Bu kararım at yetiştiricileri dünyasında duyuldu. Harayı ziyarete gelen bir cerrahı özellikle unutamam. Bana, neden böyle bir seçim yaptığımı ahlaksal açıdan tam olarak anladığını söyledi. Etrafına bakınıp da tahta perdelerle yapılmış haranın zenginliğini, rengârenk çiçek tarlalarını, ahırları ve kilometreler boyunca uzanan temiz beyaz çitleri gördüğünde oldukça etkilendi. Bana, görmüş olduğu bu manzaranın tam tersine, kendi hastanesinin bakımı ve dekore edilmesi için gerekli olan parayı bir araya getirememiş olduğunu samimi olarak anlattı.
Verdiğim karardan asla pişman değilim. 1992’nin başlarında, eşimle birlikte ihtiyacın büyük olduğu, Fransızca konuşulan başka bir sahada hizmet etmek üzere Fransa’yı terk ettik. Orada Yehova’nın Şahitlerinin cemaatinde bir ihtiyar olarak hizmet etme imtiyazına da eriştim. Resul Pavlus’un, Filipililer 3:8’de dile getirdiği görüşü aynen paylaşıyoruz: “Evet, kendisi uğruna her şeyi zayettiğim Rabbim İsa Mesih bilgisinin yüksekliğinden ötürü, gerçekten her şeyi zarar sayıyorum, ve süprüntü sayıyorum, ta ki Mesihi kazanayım.”

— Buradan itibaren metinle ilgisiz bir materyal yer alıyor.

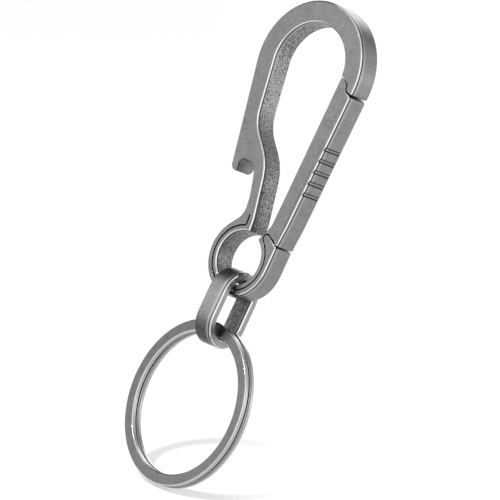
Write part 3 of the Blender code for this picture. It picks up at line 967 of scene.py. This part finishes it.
def soft_box(board, target):
    """Soft box that lights the object."""
    lamp = bpy.data.lights.new(board.name, "AREA")
    lamp.shape = "RECTANGLE"
    lamp.size = board.width
    lamp.size_y = board.tall
    lamp.energy = board.power
    box = bpy.data.objects.new(board.name, lamp)
    bpy.context.scene.collection.objects.link(box)
    face_target(box, board, target)


def dark_card(board, target):
    """Dark card that only the object's metal reflects, for the dark lines in its edges."""
    deselect()
    bpy.ops.mesh.primitive_plane_add(size=1)
    card = bpy.context.object
    card.name = board.name
    card.scale = (board.width, board.tall, 1)
    face_target(card, board, target)
    material = bpy.data.materials.new(board.name)
    shader = Shader(material)
    surface = material.node_tree.nodes["Principled BSDF"]
    shader.feed(surface.inputs["Base Color"], (CARD_GREY, CARD_GREY, CARD_GREY, 1))
    shader.feed(surface.inputs["Roughness"], 1)
    card.data.materials.append(material)
    card.visible_diffuse = False
    card.visible_shadow = False


def pale_floor():
    """Floor's material: it keeps the object's shadow, looks white to the right, and is clear from below."""
    studio = bpy.context.scene.carabiner_studio
    material = bpy.data.materials.new("pale_floor")
    shader = Shader(material)
    surface = material.node_tree.nodes["Principled BSDF"]
    output = material.node_tree.nodes["Material Output"]
    shader.feed(surface.inputs["Base Color"], (FLOOR_GREY, FLOOR_GREY, FLOOR_GREY, 1))
    shader.feed(surface.inputs["Roughness"], FLOOR_ROUGH)
    place = shader.add("ShaderNodeTexCoord", output="Object")
    fade = shader.add("ShaderNodeSeparateXYZ", None, {"Vector": place}, "X").ramp(studio.fade)
    whiteness = shader.seen() * (studio.floor_white + fade * (1 - studio.floor_white))
    white = shader.add("ShaderNodeEmission", None, {"Color": (1, 1, 1, 1), "Strength": FLOOR_GLOW})
    lit = Socket(shader, surface.outputs["BSDF"])
    pale = shader.add("ShaderNodeMixShader", None, {0: whiteness, 1: lit, 2: white})
    clear = shader.add("ShaderNodeBsdfTransparent")
    from_below = shader.add("ShaderNodeNewGeometry", output="Backfacing")
    sided = shader.add("ShaderNodeMixShader", None, {0: from_below, 1: pale, 2: clear})
    shader.feed(output.inputs["Surface"], sided)
    return material


def lay_floor(right, normal):
    """Pale floor under the ring's lowest corner."""
    studio = bpy.context.scene.carabiner_studio
    deselect()
    ring = frame["nodes"]["key_ring"]
    foot = min((corner.co for corner in ring.data.vertices), key=lambda place: place.dot(normal))
    bpy.ops.mesh.primitive_plane_add(size=studio.floor, location=foot)
    floor = bpy.context.object
    floor.name = "floor"
    floor.rotation_mode = "QUATERNION"
    floor.rotation_quaternion = Matrix((right, normal.cross(right), normal)).transposed().to_quaternion()
    floor.data.materials.append(pale_floor())


class CARABINER_PT_looks(bpy.types.Panel):
    """Lists the pieces and their sizes"""

    bl_idname = "CARABINER_PT_looks"
    bl_label = "Key carabiner"
    bl_space_type = "VIEW_3D"
    bl_region_type = "UI"
    bl_category = "Carabiner"

    def draw(self, context):
        scene = context.scene
        for operator in OPERATORS:
            self.layout.operator(operator.bl_idname)
        for group in (scene.carabiner_edges, scene.carabiner_finish, scene.carabiner_studio):
            for name in group.__annotations__:
                self.layout.prop(group, name)


OPERATORS = (
    CARABINER_OT_frame,
    CARABINER_OT_spring,
    CARABINER_OT_gate,
    CARABINER_OT_link,
    CARABINER_OT_ring,
    CARABINER_OT_stage,
)
CLASSES = (EdgeSizes, TitaniumFinish, StudioSizes, *OPERATORS, CARABINER_PT_looks)


def register():
    """Register the classes and their settings on the scene."""
    for made in CLASSES:
        bpy.utils.register_class(made)
    bpy.types.Scene.carabiner_edges = PointerProperty(type=EdgeSizes)
    bpy.types.Scene.carabiner_finish = PointerProperty(type=TitaniumFinish)
    bpy.types.Scene.carabiner_studio = PointerProperty(type=StudioSizes)


def unregister():
    """Take the settings and the classes away again."""
    del bpy.types.Scene.carabiner_studio
    del bpy.types.Scene.carabiner_finish
    del bpy.types.Scene.carabiner_edges
    for made in reversed(CLASSES):
        bpy.utils.unregister_class(made)


def main():
    """Dress the object."""
    register()
    bpy.ops.carabiner.frame()
    bpy.ops.carabiner.spring()
    bpy.ops.carabiner.gate()
    bpy.ops.carabiner.link()
    bpy.ops.carabiner.ring()
    bpy.ops.carabiner.stage()


if __name__ == "__main__":
    main()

Doğayı, hayvanları ve özellikle atları hâlâ seviyoruz. Bu nedenle, yakın gelecekte, insanlar ve hayvanlar arasındaki ilişkilerin bencil kâr amacına dayanmayacağı günün gelmesini özlemle bekliyoruz.—Stephane Jesuspret tarafından anlatıldığı gibi.